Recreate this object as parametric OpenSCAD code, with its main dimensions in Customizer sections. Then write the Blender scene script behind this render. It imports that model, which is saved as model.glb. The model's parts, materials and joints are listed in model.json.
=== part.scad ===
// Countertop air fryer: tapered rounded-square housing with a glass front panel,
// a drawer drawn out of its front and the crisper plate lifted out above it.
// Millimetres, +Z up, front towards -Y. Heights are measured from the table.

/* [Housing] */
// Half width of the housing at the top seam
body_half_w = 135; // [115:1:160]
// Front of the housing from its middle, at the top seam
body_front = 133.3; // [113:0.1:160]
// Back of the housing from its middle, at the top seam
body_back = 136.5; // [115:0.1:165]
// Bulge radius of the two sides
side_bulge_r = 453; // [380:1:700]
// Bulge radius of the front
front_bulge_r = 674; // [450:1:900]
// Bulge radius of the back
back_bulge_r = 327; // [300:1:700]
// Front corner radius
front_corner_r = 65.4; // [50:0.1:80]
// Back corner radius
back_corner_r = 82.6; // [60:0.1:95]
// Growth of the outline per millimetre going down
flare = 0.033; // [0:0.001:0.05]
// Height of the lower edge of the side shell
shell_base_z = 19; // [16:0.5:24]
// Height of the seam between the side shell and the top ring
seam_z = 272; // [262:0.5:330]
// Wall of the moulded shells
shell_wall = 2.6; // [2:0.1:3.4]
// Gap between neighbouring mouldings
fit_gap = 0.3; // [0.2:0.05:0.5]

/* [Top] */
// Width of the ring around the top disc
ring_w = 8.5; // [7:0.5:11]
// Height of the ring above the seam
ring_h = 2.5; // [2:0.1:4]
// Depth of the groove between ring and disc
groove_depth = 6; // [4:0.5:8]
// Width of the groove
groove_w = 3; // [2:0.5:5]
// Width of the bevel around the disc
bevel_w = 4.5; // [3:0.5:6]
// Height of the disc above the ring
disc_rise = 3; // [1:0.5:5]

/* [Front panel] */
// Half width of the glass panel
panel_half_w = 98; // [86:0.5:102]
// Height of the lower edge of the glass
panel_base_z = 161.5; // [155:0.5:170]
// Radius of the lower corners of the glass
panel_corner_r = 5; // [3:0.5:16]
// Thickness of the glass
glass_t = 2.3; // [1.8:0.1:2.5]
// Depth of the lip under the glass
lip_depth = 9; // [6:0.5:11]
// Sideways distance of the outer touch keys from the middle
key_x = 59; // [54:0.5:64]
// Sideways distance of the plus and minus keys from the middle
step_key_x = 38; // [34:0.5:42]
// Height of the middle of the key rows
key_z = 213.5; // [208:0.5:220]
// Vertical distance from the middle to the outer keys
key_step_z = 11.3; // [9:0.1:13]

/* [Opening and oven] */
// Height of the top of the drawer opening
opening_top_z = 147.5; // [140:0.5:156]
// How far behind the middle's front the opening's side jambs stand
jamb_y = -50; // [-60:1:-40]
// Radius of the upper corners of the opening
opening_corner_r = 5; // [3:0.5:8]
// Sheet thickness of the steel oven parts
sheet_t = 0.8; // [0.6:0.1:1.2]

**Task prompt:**
Begin with the first line of the listing and copy exactly through the line that contains "from the table.", please, keeping both ends and leaving out everything after.

**Complete answer:**
Recreate this object as parametric OpenSCAD code, with its main dimensions in Customizer sections. Then write the Blender scene script behind this render. It imports that model, which is saved as model.glb. The model's parts, materials and joints are listed in model.json.
=== part.scad ===
// Countertop air fryer: tapered rounded-square housing with a glass front panel,
// a drawer drawn out of its front and the crisper plate lifted out above it.
// Millimetres, +Z up, front towards -Y. Heights are measured from the table.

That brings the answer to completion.